**Goal of the exercise**
Reproduce each line from the first in the data through the line that contains "return u**3 * (u * (6 * u - 15) + 10)" exactly; give nothing else.

**Dataset extract**

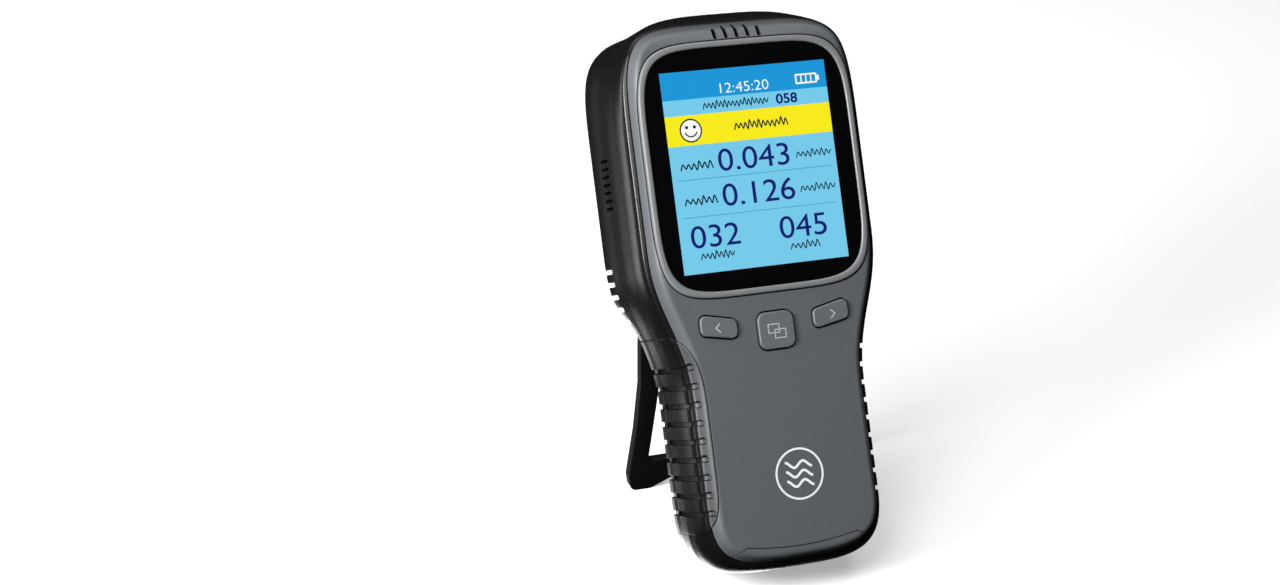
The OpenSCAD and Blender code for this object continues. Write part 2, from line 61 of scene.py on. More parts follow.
BODY_L, HEAD_W, GRIP_W, HEAD_D, GRIP_D = 200.0, 92.0, 70.4, 46.0, 39.0
SEAM_Y, BROW_D, BROW_Z = 27.5, 7.0, 188.0
FOOT_B, FOOT_N, CROWN_B, CROWN_N = 26.0, 3.2, 50.0, 5.0
BELLY_W, BELLY_FOOT, BELLY_FOOT_N, BELLY_CROWN, BELLY_CROWN_N = 0.75, 1.3, 4.0, 2.5, 3.6
STERN_W, STERN_CROWN, STERN_CROWN_N = 1.1, -1.0, 5.0
FLARE_Z, FLARE_L, STEP_Z, STEP_L = 60.0, 60.0, 86.0, 20.0
WIN_Z, LENS_A, LENS_B, WIN_N = 144.7, 39.2, 43.6, 5.5
GRIP_Z0, GRIP_Z1, GRIP_LIP = 15.4, 87.0, 5.6
SIDE_SLOTS, SIDE_PITCH = 7, 2.9
CORNER_SLOTS, CORNER_PITCH = 5, 4.75
TOP_PITCH, GRILLE_PITCH = 4.3, 2.4
# Depths at which the swell, the wider head, the crown's roll and the step in the back start and end
SWELL_Y, SWELL_RISE, SWELL_END, SWELL_FALL = 4.0, 11.0, 36.0, 16.0
WIDEN_Y, WIDEN_RISE = 14.0, 20.0
ROLL_Y, ROLL_FALL = 4.4, 12.6
BACK_Y, BACK_RISE = 28.1, 10.4


def smooth(t):
    u = np.clip(t, 0, 1)
    return u**3 * (u * (6 * u - 15) + 10)


def half_width(z, wider=0.0, foot_b=FOOT_B, foot_n=FOOT_N):
    z = np.asarray(z, float)
    side = GRIP_W / 2 + (HEAD_W - GRIP_W) / 2 * smooth((z - FLARE_Z) / FLARE_L)
    drop = np.clip((FOOT_B - z) / foot_b, 0, 1)
    foot = (GRIP_W / 2 + wider) * (1 - drop**foot_n) ** (1 / foot_n)
    return np.where(z < FOOT_B, foot, side + wider)


def belly_width(z):
    return half_width(z, BELLY_W, FOOT_B + BELLY_FOOT, BELLY_FOOT_N)


def stern_width(z):
    return half_width(z) + STERN_W * smooth((z - GRIP_Z1) / 20)


def superellipse(a, b, n, degrees):
    t = np.radians(degrees)
    c, s = np.cos(t), np.sin(t)
    r = (np.abs(c / a) ** n + np.abs(s / b) ** n) ** (-1 / n)
    return np.stack([r * c, r * s], -1)


def body_outline(width, foot_shape, crown_shape):
    foot = superellipse(*foot_shape, np.linspace(-90, -24, 44)) + (0, FOOT_B)
    side_z = np.arange(11.9, BODY_L - CROWN_B, 1.2)
    side = np.stack([width(side_z), side_z], -1)
    crown = superellipse(*crown_shape, np.linspace(0, 90, 90)) + (0, BODY_L - CROWN_B)
    half = np.concatenate([foot, side, crown])
    half[0, 0] = half[-1, 0] = 0
    return np.concatenate([half, half[-2:0:-1] * (-1, 1)])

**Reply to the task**
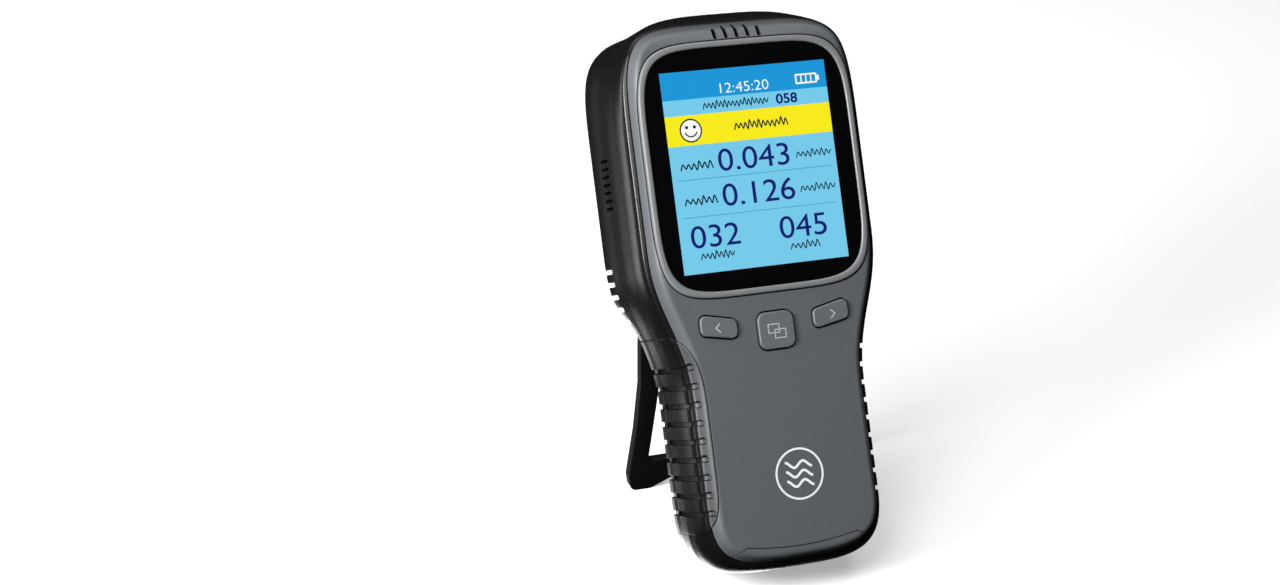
The OpenSCAD and Blender code for this object continues. Write part 2, from line 61 of scene.py on. More parts follow.
BODY_L, HEAD_W, GRIP_W, HEAD_D, GRIP_D = 200.0, 92.0, 70.4, 46.0, 39.0
SEAM_Y, BROW_D, BROW_Z = 27.5, 7.0, 188.0
FOOT_B, FOOT_N, CROWN_B, CROWN_N = 26.0, 3.2, 50.0, 5.0
BELLY_W, BELLY_FOOT, BELLY_FOOT_N, BELLY_CROWN, BELLY_CROWN_N = 0.75, 1.3, 4.0, 2.5, 3.6
STERN_W, STERN_CROWN, STERN_CROWN_N = 1.1, -1.0, 5.0
FLARE_Z, FLARE_L, STEP_Z, STEP_L = 60.0, 60.0, 86.0, 20.0
WIN_Z, LENS_A, LENS_B, WIN_N = 144.7, 39.2, 43.6, 5.5
GRIP_Z0, GRIP_Z1, GRIP_LIP = 15.4, 87.0, 5.6
SIDE_SLOTS, SIDE_PITCH = 7, 2.9
CORNER_SLOTS, CORNER_PITCH = 5, 4.75
TOP_PITCH, GRILLE_PITCH = 4.3, 2.4
# Depths at which the swell, the wider head, the crown's roll and the step in the back start and end
SWELL_Y, SWELL_RISE, SWELL_END, SWELL_FALL = 4.0, 11.0, 36.0, 16.0
WIDEN_Y, WIDEN_RISE = 14.0, 20.0
ROLL_Y, ROLL_FALL = 4.4, 12.6
BACK_Y, BACK_RISE = 28.1, 10.4


def smooth(t):
    u = np.clip(t, 0, 1)
    return u**3 * (u * (6 * u - 15) + 10)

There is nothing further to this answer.